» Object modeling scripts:
※ ※ ※

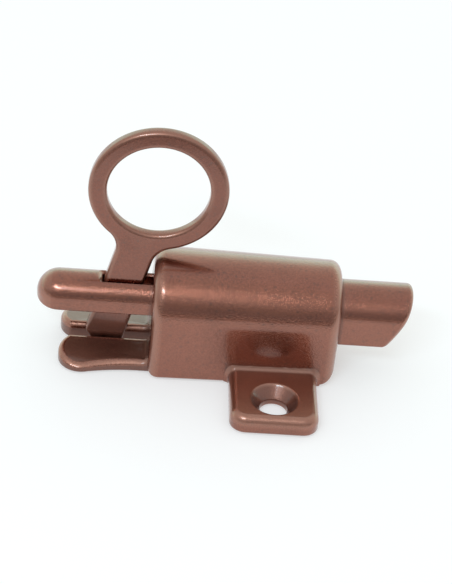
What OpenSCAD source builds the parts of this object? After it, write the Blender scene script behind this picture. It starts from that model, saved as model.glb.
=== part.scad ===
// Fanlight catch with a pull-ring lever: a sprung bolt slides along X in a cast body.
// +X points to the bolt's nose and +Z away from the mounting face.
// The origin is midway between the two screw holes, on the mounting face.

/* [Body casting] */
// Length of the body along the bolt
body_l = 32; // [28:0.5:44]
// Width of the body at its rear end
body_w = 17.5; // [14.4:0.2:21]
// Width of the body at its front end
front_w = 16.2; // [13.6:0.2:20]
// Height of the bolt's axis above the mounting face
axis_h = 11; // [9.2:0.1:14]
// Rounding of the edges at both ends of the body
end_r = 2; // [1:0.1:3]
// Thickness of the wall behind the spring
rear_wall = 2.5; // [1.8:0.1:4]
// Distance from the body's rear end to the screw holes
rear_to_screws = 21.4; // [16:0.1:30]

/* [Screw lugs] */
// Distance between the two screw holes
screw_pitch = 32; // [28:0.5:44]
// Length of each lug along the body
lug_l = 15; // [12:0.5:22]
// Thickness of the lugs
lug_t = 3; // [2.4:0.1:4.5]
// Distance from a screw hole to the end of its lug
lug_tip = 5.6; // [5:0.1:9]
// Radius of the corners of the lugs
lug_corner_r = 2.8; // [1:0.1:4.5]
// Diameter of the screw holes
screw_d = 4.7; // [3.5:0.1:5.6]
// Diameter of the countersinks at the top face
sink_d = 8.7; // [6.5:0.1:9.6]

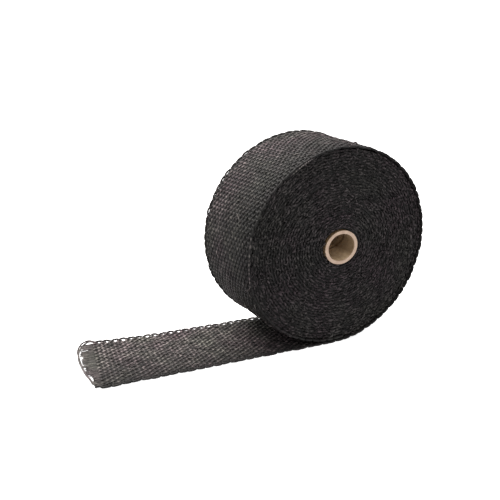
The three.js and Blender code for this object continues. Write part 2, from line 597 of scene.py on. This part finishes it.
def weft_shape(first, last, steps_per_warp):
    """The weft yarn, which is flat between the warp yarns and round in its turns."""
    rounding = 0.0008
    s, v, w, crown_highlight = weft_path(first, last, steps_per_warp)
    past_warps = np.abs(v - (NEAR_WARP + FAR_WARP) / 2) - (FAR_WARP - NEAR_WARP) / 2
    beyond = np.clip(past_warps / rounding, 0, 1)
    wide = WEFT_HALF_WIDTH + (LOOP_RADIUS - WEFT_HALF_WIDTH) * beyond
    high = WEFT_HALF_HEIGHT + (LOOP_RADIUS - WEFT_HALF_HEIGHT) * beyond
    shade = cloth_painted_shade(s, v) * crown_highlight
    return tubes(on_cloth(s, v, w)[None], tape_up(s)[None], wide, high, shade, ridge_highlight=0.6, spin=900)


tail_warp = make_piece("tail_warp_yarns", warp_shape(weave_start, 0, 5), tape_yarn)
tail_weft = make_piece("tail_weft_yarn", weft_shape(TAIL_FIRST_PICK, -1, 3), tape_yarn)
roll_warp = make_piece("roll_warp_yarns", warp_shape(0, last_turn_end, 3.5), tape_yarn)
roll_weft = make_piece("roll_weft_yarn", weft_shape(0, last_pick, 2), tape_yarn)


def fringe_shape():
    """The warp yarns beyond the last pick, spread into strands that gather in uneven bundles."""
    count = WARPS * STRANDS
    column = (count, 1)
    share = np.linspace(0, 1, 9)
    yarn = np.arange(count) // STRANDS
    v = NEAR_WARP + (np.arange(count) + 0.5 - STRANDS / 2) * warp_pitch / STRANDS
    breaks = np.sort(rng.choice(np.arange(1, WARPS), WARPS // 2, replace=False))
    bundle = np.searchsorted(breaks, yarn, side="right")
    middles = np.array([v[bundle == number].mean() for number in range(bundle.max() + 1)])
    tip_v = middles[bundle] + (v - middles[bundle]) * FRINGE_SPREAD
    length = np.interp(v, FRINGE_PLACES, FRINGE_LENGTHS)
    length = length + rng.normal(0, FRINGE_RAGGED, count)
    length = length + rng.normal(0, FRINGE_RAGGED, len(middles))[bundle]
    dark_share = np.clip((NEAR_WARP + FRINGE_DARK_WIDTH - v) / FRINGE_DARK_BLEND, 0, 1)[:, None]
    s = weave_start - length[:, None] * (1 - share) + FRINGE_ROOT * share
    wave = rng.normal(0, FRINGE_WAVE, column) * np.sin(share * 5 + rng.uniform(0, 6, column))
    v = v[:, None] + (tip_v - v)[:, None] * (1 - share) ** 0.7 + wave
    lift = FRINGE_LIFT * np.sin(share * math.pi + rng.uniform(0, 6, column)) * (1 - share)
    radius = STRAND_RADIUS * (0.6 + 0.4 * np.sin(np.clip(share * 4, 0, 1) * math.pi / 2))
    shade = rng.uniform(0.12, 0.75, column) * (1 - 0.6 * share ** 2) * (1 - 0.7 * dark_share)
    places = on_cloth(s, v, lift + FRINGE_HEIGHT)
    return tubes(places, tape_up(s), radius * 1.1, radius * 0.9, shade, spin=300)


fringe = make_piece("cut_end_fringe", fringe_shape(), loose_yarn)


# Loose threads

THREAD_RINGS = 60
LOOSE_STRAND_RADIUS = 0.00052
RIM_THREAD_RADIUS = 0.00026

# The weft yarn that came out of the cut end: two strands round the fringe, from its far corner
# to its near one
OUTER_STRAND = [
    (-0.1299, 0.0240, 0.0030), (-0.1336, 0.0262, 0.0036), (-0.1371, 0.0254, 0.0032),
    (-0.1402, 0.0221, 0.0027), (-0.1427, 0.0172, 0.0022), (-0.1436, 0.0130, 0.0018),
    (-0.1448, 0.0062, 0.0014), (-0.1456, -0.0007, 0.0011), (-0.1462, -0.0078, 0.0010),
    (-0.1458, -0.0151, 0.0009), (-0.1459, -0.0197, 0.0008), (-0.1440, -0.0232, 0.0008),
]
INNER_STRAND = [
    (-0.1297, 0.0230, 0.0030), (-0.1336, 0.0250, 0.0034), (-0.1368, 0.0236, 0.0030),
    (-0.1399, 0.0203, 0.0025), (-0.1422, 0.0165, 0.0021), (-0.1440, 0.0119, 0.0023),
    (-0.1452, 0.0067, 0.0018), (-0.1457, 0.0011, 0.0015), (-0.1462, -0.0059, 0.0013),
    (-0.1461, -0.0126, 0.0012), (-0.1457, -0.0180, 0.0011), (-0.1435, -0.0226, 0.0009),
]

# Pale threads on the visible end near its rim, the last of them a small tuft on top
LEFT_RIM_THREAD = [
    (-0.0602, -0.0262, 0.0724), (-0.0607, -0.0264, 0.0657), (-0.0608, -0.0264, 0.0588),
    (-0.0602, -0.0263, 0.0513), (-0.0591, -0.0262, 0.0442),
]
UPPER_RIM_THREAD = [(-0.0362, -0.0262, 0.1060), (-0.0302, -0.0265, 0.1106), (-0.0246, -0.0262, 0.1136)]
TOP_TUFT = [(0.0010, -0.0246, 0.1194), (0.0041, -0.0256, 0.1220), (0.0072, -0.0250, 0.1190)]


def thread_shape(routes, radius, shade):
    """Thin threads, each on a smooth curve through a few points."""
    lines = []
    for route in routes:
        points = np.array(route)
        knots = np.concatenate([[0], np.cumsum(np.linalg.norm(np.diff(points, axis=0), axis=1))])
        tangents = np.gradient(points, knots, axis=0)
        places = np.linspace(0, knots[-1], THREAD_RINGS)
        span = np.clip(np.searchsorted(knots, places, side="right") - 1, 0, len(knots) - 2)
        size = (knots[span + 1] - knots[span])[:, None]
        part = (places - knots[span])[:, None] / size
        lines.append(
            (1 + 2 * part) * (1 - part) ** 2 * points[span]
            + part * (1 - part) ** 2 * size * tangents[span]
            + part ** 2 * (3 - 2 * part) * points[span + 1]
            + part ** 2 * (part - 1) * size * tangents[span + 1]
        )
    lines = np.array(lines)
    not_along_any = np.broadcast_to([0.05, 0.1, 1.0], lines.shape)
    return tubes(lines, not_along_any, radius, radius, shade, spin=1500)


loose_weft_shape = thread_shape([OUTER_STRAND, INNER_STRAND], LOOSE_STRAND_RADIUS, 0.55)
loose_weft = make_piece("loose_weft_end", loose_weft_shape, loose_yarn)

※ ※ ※

Include the first line, the line containing "on the mounting face.", and every line between them, copied exactly from the material above; output no other line.

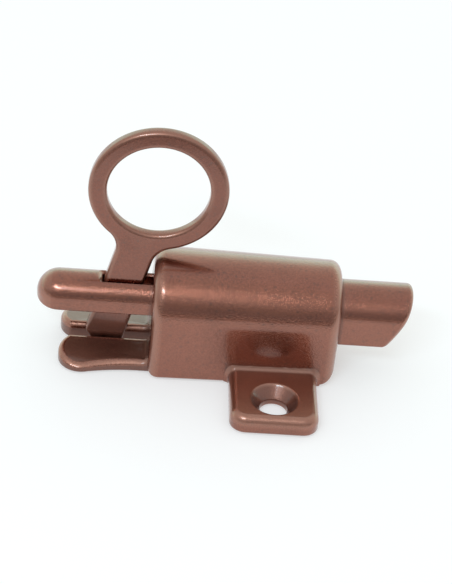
What OpenSCAD source builds the parts of this object? After it, write the Blender scene script behind this picture. It starts from that model, saved as model.glb.
=== part.scad ===
// Fanlight catch with a pull-ring lever: a sprung bolt slides along X in a cast body.
// +X points to the bolt's nose and +Z away from the mounting face.
// The origin is midway between the two screw holes, on the mounting face.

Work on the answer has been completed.